----- MATERIAL SHOWN
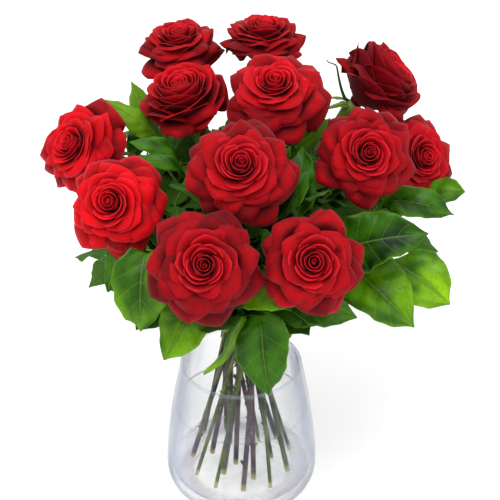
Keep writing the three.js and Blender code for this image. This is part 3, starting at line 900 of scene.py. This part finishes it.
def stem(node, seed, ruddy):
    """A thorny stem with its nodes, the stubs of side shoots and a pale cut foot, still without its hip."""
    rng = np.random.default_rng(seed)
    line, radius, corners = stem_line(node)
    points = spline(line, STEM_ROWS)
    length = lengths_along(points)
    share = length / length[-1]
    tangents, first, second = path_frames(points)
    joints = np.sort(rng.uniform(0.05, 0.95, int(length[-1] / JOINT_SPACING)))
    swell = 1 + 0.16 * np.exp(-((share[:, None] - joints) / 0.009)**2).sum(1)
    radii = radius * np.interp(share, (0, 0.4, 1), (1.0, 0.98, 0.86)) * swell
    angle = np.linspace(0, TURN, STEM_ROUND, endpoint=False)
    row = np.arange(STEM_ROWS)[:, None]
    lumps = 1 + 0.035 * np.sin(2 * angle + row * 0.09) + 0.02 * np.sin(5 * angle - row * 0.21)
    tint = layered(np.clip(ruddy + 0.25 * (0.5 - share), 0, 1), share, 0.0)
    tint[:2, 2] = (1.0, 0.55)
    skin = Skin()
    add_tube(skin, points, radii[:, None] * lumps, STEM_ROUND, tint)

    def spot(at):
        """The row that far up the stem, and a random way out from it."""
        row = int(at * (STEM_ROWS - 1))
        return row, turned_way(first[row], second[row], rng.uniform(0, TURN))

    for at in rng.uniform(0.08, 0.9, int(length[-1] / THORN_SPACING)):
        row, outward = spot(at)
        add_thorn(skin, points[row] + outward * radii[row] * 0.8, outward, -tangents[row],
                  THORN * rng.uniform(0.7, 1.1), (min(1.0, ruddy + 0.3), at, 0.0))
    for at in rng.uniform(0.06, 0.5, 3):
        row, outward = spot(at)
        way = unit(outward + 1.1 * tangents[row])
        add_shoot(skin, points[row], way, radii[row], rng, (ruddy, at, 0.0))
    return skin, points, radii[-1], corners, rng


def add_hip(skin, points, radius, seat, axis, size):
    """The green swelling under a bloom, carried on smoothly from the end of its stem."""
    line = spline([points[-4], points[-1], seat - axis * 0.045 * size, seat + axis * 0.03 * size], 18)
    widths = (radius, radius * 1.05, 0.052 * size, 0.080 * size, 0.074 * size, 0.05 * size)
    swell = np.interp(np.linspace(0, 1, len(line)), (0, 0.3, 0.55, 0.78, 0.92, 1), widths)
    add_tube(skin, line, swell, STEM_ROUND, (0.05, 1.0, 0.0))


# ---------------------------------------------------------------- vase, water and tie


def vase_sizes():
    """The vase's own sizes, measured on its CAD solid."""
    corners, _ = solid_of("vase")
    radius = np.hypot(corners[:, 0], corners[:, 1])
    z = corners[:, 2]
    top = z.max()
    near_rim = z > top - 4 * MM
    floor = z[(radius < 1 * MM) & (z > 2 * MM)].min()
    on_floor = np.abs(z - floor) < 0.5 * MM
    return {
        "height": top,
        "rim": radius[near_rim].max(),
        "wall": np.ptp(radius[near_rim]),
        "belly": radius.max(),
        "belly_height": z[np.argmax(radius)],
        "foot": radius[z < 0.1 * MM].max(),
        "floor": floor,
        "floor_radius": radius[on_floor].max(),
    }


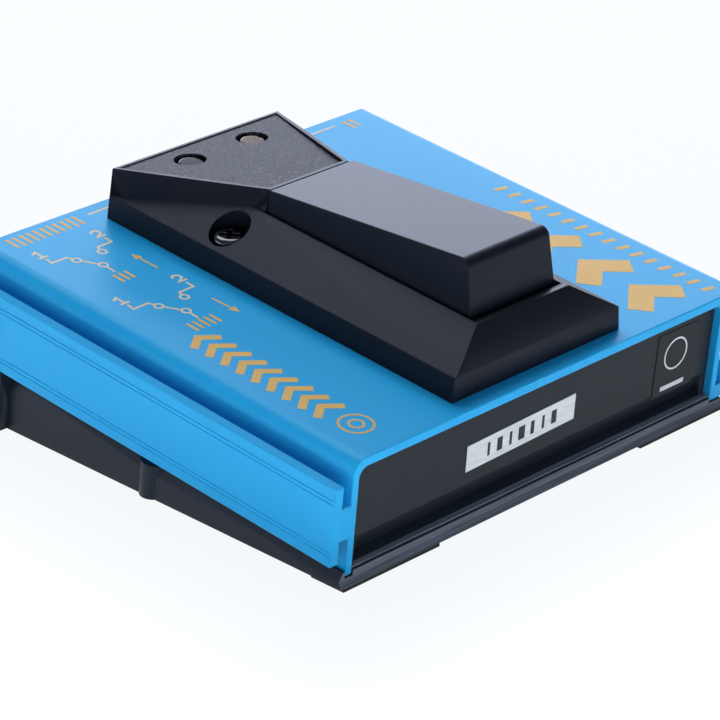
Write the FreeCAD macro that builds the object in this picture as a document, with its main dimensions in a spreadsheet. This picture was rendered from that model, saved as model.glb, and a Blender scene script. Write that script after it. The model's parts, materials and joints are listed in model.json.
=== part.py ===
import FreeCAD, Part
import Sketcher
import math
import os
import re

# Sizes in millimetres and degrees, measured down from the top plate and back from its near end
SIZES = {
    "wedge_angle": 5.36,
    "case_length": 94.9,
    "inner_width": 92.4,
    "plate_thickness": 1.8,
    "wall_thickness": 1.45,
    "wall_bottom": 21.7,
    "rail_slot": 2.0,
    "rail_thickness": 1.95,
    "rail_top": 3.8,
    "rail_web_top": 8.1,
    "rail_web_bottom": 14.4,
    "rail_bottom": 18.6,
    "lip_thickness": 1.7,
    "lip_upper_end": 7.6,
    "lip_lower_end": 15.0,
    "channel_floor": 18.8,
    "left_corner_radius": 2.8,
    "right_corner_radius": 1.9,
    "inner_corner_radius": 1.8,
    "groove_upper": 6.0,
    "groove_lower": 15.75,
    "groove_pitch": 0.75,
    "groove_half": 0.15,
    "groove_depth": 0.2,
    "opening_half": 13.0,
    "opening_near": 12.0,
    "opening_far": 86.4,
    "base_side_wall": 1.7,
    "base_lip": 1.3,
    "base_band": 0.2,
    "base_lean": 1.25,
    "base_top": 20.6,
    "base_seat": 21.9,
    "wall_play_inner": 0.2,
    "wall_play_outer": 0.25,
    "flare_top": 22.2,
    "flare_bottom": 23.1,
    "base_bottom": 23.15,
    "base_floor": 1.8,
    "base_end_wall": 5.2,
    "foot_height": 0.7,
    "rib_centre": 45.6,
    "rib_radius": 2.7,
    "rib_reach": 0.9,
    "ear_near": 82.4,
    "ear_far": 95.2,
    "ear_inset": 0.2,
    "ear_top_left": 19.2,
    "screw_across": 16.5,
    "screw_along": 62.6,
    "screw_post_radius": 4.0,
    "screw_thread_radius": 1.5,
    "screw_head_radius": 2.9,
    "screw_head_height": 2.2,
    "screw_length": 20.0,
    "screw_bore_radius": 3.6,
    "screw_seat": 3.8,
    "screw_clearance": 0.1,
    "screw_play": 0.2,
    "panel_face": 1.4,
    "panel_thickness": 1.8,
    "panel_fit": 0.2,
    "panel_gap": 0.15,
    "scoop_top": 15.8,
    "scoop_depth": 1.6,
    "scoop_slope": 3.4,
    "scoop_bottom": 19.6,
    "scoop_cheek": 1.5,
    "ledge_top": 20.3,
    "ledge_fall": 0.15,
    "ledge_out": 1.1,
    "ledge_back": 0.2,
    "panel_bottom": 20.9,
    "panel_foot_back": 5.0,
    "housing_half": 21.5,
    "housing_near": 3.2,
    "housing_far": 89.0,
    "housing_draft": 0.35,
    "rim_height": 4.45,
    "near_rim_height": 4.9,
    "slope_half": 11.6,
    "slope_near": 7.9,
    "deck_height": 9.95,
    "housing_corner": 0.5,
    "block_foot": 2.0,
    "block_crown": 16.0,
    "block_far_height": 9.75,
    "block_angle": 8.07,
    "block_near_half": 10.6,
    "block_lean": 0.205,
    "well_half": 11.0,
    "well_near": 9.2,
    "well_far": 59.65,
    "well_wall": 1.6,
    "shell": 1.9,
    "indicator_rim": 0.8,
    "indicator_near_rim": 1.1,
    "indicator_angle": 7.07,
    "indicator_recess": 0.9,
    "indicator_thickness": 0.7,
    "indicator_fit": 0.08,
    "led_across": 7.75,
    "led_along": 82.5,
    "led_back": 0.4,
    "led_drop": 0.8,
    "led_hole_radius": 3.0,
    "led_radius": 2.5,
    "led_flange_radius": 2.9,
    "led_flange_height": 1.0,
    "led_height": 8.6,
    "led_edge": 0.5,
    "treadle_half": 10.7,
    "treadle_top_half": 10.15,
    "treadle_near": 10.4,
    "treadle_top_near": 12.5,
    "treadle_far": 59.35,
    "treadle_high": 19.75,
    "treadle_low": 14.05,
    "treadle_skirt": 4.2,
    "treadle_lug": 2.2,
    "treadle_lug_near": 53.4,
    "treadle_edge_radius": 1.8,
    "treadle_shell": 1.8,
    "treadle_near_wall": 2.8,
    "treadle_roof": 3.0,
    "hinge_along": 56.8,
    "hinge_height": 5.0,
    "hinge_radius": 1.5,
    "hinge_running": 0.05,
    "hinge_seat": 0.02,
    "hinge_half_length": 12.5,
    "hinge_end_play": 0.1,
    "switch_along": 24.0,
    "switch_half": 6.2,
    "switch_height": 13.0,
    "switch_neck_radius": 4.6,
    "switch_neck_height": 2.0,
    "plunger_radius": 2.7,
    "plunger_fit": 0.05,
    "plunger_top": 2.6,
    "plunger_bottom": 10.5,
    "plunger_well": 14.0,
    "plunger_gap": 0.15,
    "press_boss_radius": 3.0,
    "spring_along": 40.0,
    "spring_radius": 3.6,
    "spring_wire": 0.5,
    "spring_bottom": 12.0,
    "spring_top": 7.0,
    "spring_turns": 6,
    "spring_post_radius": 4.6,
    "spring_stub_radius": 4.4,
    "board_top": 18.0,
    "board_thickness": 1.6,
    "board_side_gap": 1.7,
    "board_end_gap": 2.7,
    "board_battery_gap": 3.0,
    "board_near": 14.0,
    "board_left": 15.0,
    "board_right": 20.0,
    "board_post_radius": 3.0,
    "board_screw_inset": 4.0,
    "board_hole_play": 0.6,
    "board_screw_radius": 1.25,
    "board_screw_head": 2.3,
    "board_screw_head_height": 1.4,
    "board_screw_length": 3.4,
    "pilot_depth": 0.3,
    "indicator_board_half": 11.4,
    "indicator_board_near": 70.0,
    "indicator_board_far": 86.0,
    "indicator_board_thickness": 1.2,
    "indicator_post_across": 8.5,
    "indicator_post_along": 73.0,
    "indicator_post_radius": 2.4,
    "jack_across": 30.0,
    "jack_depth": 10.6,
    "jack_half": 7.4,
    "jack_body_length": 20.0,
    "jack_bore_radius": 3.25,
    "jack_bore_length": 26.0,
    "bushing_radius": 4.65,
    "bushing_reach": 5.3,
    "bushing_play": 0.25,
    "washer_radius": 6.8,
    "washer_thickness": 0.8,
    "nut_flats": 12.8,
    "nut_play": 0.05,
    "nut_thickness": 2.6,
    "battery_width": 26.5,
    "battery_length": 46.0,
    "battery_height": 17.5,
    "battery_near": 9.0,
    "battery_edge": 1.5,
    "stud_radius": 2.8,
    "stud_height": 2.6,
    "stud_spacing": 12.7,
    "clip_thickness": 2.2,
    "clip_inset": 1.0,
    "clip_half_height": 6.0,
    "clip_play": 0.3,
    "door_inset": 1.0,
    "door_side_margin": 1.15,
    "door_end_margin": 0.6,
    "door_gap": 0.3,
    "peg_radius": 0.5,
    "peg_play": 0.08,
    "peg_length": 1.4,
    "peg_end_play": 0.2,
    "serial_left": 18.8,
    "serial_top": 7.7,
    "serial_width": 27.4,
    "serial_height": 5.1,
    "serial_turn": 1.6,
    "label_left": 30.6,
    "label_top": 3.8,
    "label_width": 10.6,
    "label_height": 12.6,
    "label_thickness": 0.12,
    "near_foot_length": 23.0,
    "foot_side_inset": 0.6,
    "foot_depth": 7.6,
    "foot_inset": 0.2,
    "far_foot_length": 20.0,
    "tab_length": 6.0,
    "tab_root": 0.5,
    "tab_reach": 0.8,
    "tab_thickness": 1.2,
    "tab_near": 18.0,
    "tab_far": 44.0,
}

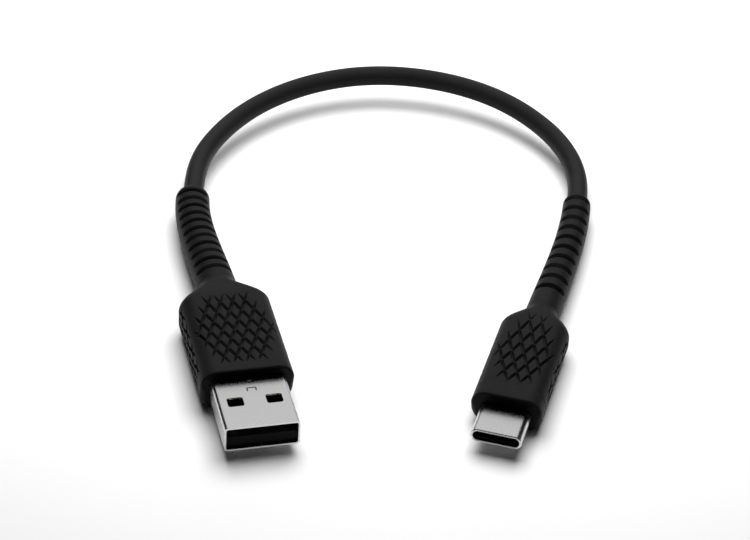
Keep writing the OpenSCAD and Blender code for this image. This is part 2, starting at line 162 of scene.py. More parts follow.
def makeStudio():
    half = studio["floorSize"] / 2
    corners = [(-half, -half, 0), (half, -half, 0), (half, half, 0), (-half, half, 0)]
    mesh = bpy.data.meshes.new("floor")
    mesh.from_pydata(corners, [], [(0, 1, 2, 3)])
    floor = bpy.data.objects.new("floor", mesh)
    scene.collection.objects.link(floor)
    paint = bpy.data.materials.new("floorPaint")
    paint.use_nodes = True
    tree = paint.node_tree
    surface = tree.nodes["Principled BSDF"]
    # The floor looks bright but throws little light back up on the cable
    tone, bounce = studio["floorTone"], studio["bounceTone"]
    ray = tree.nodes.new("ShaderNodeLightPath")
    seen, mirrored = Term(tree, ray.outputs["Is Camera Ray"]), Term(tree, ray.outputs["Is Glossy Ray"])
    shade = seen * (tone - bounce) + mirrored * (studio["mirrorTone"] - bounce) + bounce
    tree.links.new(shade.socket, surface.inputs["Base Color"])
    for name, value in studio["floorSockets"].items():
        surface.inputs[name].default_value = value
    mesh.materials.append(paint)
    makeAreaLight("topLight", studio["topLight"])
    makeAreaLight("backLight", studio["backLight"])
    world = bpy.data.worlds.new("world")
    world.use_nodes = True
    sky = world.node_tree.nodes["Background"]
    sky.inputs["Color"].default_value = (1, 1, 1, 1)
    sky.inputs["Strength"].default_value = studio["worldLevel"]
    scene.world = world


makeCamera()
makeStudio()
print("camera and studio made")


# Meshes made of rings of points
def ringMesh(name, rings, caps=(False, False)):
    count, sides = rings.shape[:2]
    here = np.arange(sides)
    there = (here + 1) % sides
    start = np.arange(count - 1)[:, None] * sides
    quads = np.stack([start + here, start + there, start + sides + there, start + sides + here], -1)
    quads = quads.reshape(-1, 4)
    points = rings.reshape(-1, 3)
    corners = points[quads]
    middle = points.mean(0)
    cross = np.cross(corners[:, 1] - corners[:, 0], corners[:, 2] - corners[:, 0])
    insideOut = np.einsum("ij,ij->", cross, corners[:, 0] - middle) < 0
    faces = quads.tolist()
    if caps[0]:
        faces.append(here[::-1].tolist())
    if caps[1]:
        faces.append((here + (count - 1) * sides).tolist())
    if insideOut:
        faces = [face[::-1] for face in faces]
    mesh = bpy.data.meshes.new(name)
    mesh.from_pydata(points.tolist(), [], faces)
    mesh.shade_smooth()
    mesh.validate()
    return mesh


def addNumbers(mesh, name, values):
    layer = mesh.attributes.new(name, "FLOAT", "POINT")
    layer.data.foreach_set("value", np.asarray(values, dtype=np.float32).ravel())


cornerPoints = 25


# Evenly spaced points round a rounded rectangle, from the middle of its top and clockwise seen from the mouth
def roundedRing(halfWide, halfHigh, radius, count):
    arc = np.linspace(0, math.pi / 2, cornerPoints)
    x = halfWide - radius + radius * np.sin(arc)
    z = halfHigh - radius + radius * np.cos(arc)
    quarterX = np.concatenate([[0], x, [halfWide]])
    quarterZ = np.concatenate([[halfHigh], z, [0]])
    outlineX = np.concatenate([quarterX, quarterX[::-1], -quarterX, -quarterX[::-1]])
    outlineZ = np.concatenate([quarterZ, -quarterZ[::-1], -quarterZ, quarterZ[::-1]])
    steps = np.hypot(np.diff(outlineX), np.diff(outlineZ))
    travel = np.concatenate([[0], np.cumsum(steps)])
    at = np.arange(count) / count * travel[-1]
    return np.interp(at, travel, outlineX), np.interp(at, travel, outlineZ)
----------
Show every line of the records above that contains the word "code".

Keep writing the three.js and Blender code for this image. This is part 3, starting at line 900 of scene.py. This part finishes it.
Keep writing the OpenSCAD and Blender code for this image. This is part 2, starting at line 162 of scene.py. More parts follow.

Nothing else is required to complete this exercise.